One last word:  Thanks to the Reliability Web team that put together the conference.  It was thoughtfully organized and beautifully orchestrated.  Each member of the team I interacted with was very responsive and helpful." 

Michael Schlag, University of Delaware: “I really enjoy Maximo World because it is a Maximo specific event, and therefore all the sessions, speakers, and vendors are much more relevant to me. At other conferences I’ve attended recently, there simply weren’t enough vendors. I was really pleased at the quality and quantity of the vendors at Maximo World.

I had a really productive time talking with many of the vendors, learning about what they offer, and bouncing ideas off them. This led to several conversations that stoked my imagination – I had the chance to explore new tools and technologies, best practices, and to get recommendations on new ways to approach the challenges we’re facing, and bring those ideas home with me.” 
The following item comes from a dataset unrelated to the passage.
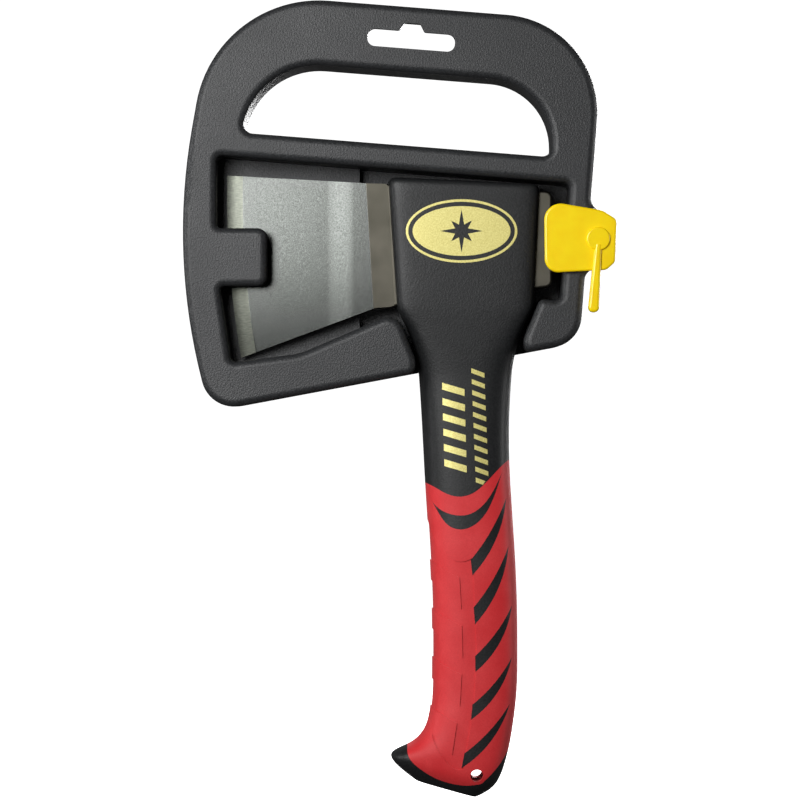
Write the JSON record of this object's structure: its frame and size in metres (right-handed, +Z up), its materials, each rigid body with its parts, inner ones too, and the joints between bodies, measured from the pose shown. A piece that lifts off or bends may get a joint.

 Kevin Nickerson, Sinclair Oil: "As someone who’s attended many of the events for more years than I’d like to count, I’d say hands-down the most valuable aspect of these conferences is the networking opportunity. You can meet so many great people at Maximo World (and at other similar events); people who are good to know personally and professionally. You can explore new solutions, best practices, methods, bounce ideas off one another. Who knows? It might even open doors to new opportunities. This is your chance to make truly valuable connections." 

Deven Sha, BART: "Two things. For me, the IBM Maximo Product Roadmap is always so valuable. What I take away from that is exactly how we go back to the office and plan as a business for the coming year. Don’t underestimate its importance.

"And on another note: when you’re speaking with vendors, don’t be afraid to say, “Show me”. You don’t have to just listen or take a vendor’s word for it. Seeing is believing – so if you want to see how a product can accomplish a specific operation or how you would use a software to complete a task, don’t just talk about it – say “show me.”